_Work to be completed_
Restate word for word the lines of the data below, from the first through the one that has "material, WALL, away_from_body)".

_Data shown_
──────────
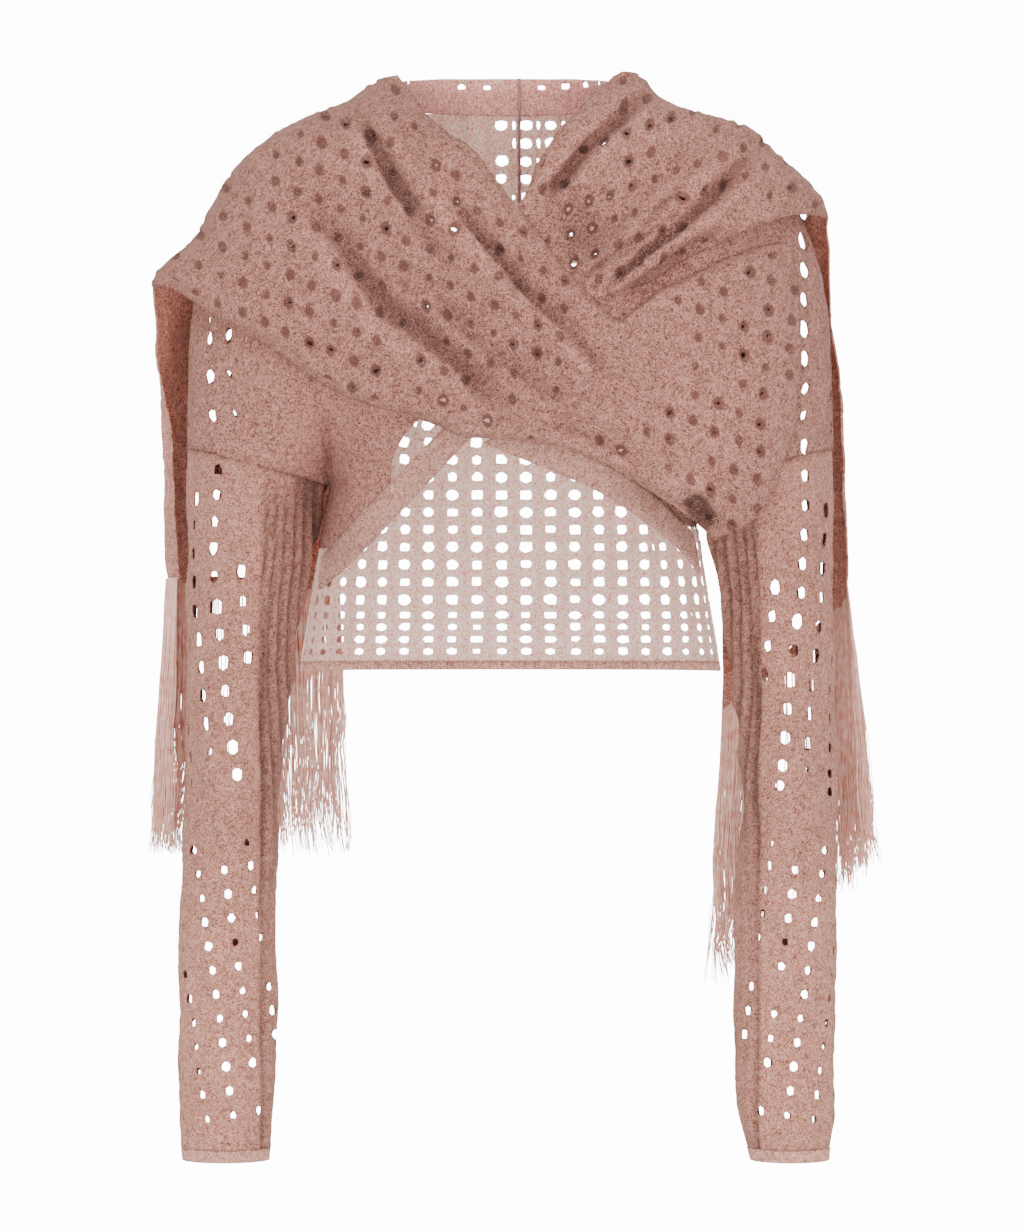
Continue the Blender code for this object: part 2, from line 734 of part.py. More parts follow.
def make_tail(name, shoulder, plan, tail, material):
    def place(i, j):
        u = i / TAIL_GRID
        if j <= 1:
            x, height = along(shoulder, u)
            return x, (SEAM / 2 if j == 0 else EDGE_STRIP), height
        v = ((j - 1) / (TAIL_GRID - 1)) ** 1.8
        return tail_point(u, v, shoulder, plan, tail)

    cloth(name, grid_mesh(name, TAIL_GRID, TAIL_GRID, place), material, WALL, away_from_body)


def make_fringe(name, shoulder, plan, tail, fringe, material):
    # A narrow backing under the tail's edge, with a lock drawn out of every second face of its underside.
    cells = 2 * LOCKS + 1
    bm = bmesh.new()
    hand = -1 if plan[0].x < 0 else 1
    rings = []
    for i in range(cells + 1):
        u = i / cells
        x, y, height = tail_point(u, 1.0, shoulder, plan, tail)
        ahead = tail_point(min(1.0, u + 0.01), 1.0, shoulder, plan, tail)
        behind = tail_point(max(0.0, u - 0.01), 1.0, shoulder, plan, tail)
        run = Vector((ahead[0] - behind[0], ahead[1] - behind[1], 0)).normalized()
        side = Vector((-run.y, run.x, 0)) * hand
        outer = Vector((x, y, height - SEAM - 0.0003)) - side * 0.0002
        inner = outer + side * BACKING_WALL
        down = Vector((0, 0, -BACKING_DEPTH))
        rings.append([bm.verts.new(p) for p in (outer, inner, inner + down, outer + down)])
    undersides = []
    for i in range(cells):
        a, b = rings[i], rings[i + 1]
        for k in range(4):
            face = bm.faces.new((a[k], a[(k + 1) % 4], b[(k + 1) % 4], b[k]))
            if k == 2 and i % 2 == 1:
                undersides.append((i, face))
    bm.faces.new(rings[0][::-1])
    bm.faces.new(rings[-1])
    for i, face in undersides:
        number = (i - 1) // 2
        length = fringe.length * (1 + 0.07 * math.sin(number * 2.4) + 0.04 * math.sin(number * 5.1))
        phase = number * LOCK_PHASE
        share = (number + 0.5) / LOCKS
        for step in range(LOCK_STEPS):
            face = bmesh.ops.extrude_discrete_faces(bm, faces=[face])["faces"][0]
            verts = list(face.verts)
            at = (step + 1) / LOCK_STEPS
            before = (at - 1 / LOCK_STEPS) * LOCK_WAVE
            sway = fringe.sway * (math.sin(phase + at * LOCK_WAVE) - math.sin(phase + before))
            out = fringe.spread * (share - 0.35) * hand * 2 / LOCK_STEPS
            bmesh.ops.translate(bm, verts=verts, vec=(sway + out, sway * 0.6, -length / LOCK_STEPS))
            if step == LOCK_STEPS - 1:
                middle = face.calc_center_median()
                for vert in verts:
                    vert.co = middle.lerp(vert.co, LOCK_TAPER)
    bmesh.ops.recalc_face_normals(bm, faces=bm.faces)
    mesh = bpy.data.meshes.new(name)
    bm.to_mesh(mesh)
    bm.free()
    mesh.materials.append(material)
    obj = bpy.data.objects.new(name, mesh)
    collection.objects.link(obj)


for old in list(bpy.data.objects):
    bpy.data.objects.remove(old, do_unlink=True)
collection = bpy.data.collections.new("wrap_cardigan")
bpy.context.scene.collection.children.link(collection)

KNIT = (0.48, 0.29, 0.25)
RIB = (0.44, 0.25, 0.22)
YARN = (0.66, 0.46, 0.40)

make_back(new_material("back_knit", (0.58, 0.36, 0.35), 0.95))
make_hem(new_material("hem_rib_knit", RIB, 0.9))
make_neck_band("neck_band_right", -1, new_material("neck_band_right_knit", RIB, 0.9))
make_neck_band("neck_band_left", 1, new_material("neck_band_left_knit", RIB, 0.9))
make_front("front_right", -1, FRONT_SEAM_RIGHT, new_material("front_right_knit", KNIT, 0.95))
make_front("front_left", 1, FRONT_SEAM_LEFT, new_material("front_left_knit", KNIT, 0.95))
make_front_rib("front_rib_right", RIB_RIGHT, new_material("front_rib_right_knit", RIB, 0.9))
make_front_rib("front_rib_left", RIB_LEFT, new_material("front_rib_left_knit", RIB, 0.9))
make_wrap("wrap_under", 26, 12, under_point, new_material("wrap_under_knit", KNIT, 0.95))
make_wrap("wrap_over", 34, 14, over_point, new_material("wrap_over_knit", KNIT, 0.95))
make_tail("tail_right", OVER_SHOULDER, TAIL_RIGHT_PLAN, TAIL_RIGHT,
          new_material("tail_right_knit", KNIT, 0.95))
make_tail("tail_left", UNDER_SHOULDER, TAIL_LEFT_PLAN, TAIL_LEFT,
          new_material("tail_left_knit", KNIT, 0.95))
make_fringe("fringe_right", OVER_SHOULDER, TAIL_RIGHT_PLAN, TAIL_RIGHT, FRINGE_RIGHT,
            new_material("fringe_right_yarn", YARN, 0.9))
make_fringe("fringe_left", UNDER_SHOULDER, TAIL_LEFT_PLAN, TAIL_LEFT, FRINGE_LEFT,
            new_material("fringe_left_yarn", YARN, 0.9))
make_sleeve("sleeve_right", -1, SLEEVE_RIGHT, new_material("sleeve_right_knit", KNIT, 0.95))
make_sleeve("sleeve_left", 1, SLEEVE_LEFT, new_material("sleeve_left_knit", KNIT, 0.95))
make_cuff("cuff_right", -1, SLEEVE_RIGHT, new_material("cuff_right_knit", RIB, 0.9))
make_cuff("cuff_left", 1, SLEEVE_LEFT, new_material("cuff_left_knit", RIB, 0.9))
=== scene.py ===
import json
import math
from collections import namedtuple

import bmesh
import bpy
import numpy as np
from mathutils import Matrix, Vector

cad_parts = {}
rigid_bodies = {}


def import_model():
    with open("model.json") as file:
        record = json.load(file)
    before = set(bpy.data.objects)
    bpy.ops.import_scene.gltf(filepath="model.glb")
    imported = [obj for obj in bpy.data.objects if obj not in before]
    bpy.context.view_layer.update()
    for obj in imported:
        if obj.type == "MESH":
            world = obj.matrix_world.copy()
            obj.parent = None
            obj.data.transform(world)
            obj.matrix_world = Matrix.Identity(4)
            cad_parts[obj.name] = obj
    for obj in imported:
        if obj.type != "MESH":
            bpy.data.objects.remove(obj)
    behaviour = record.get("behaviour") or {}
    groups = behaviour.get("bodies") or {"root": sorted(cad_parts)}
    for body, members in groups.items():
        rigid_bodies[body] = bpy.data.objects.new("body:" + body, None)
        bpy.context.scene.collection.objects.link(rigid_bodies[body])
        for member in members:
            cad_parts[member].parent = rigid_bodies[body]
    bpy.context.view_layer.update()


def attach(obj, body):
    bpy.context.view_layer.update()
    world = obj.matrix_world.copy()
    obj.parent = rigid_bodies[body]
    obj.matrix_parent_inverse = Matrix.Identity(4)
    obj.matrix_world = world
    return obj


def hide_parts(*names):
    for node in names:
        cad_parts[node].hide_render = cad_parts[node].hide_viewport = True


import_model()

# Cloth and seams
wall = 0.0020
seam = 0.0003

# Heights of the cut
topLine = 0.030
armpitHeight = -0.235
overarmHeight = -0.209
hemHeight = -0.3585
hemDepth = 0.0062
cuffTop = -0.6975
cuffDepth = 0.0085

# Widths of the cut
armpitX = 0.1260
overarmX = 0.2254
hemHalfWidth = 0.1465
armholeHalfDepth = 0.0680
underarmRise = 0.085
roundness = 2.3

# Neck band
neckHalfWidthRight = 0.0745
neckHalfWidthLeft = 0.0685
neckSideDrop = 0.0075
neckDepth = 0.0700
neckTop = 0.0555
neckFlare = 1.03
centreSeamX = 0.0065

# Layers over the panels
underLayer = 0.0050
overLayer = 0.0150
crossingClear = 0.0005
crossingZone = {"left": 0.086, "leftFade": 0.016, "right": -0.07, "rightFade": 0.04}
lap = 0.0026
curlReach = 0.014
armCurl = 0.05
puffCurl = 0.04
creaseCurl = 0.03
underCreaseCurl = 0.02
shoulderBlend = 0.10
overWidth = 0.19
overLength = 0.42
underWidth = 0.12
underPuff = 0.008
armPuff = 0.006
armPuffFrom = 0.10
armPuffReach = 0.06

# How the tails fall from the shoulders
tailClear = 0.0085
tailFall = 1.7
tailRound = 2.6
tailPleats = 6.5

# How the panels turn over the shoulders
yokeTurn = 0.46
turnStep = 0.1
rowEase = 1.35
rowEaseShare = 0.8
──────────
_Exercise output_
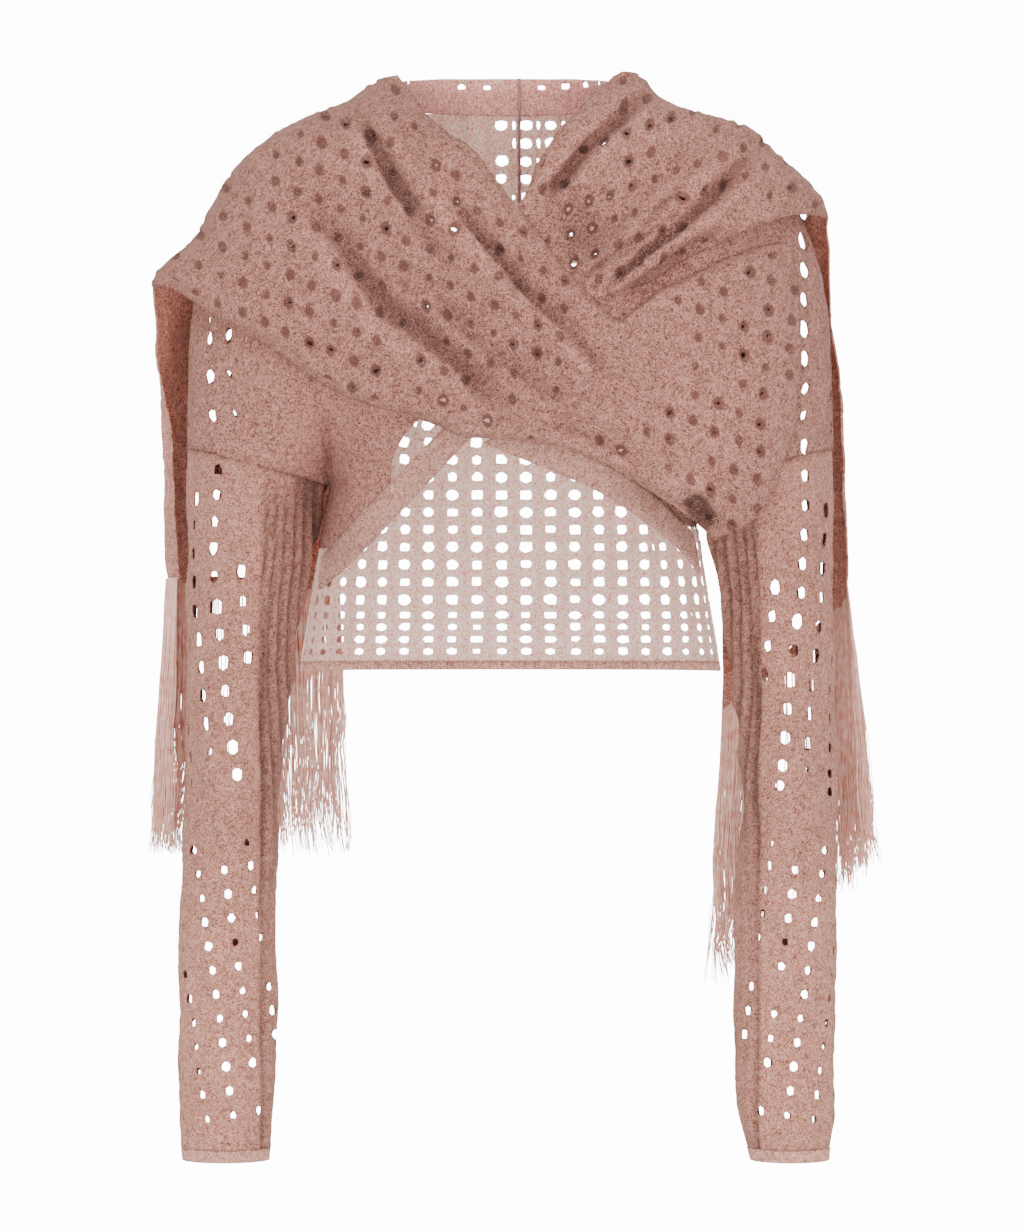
Continue the Blender code for this object: part 2, from line 734 of part.py. More parts follow.
def make_tail(name, shoulder, plan, tail, material):
    def place(i, j):
        u = i / TAIL_GRID
        if j <= 1:
            x, height = along(shoulder, u)
            return x, (SEAM / 2 if j == 0 else EDGE_STRIP), height
        v = ((j - 1) / (TAIL_GRID - 1)) ** 1.8
        return tail_point(u, v, shoulder, plan, tail)

    cloth(name, grid_mesh(name, TAIL_GRID, TAIL_GRID, place), material, WALL, away_from_body)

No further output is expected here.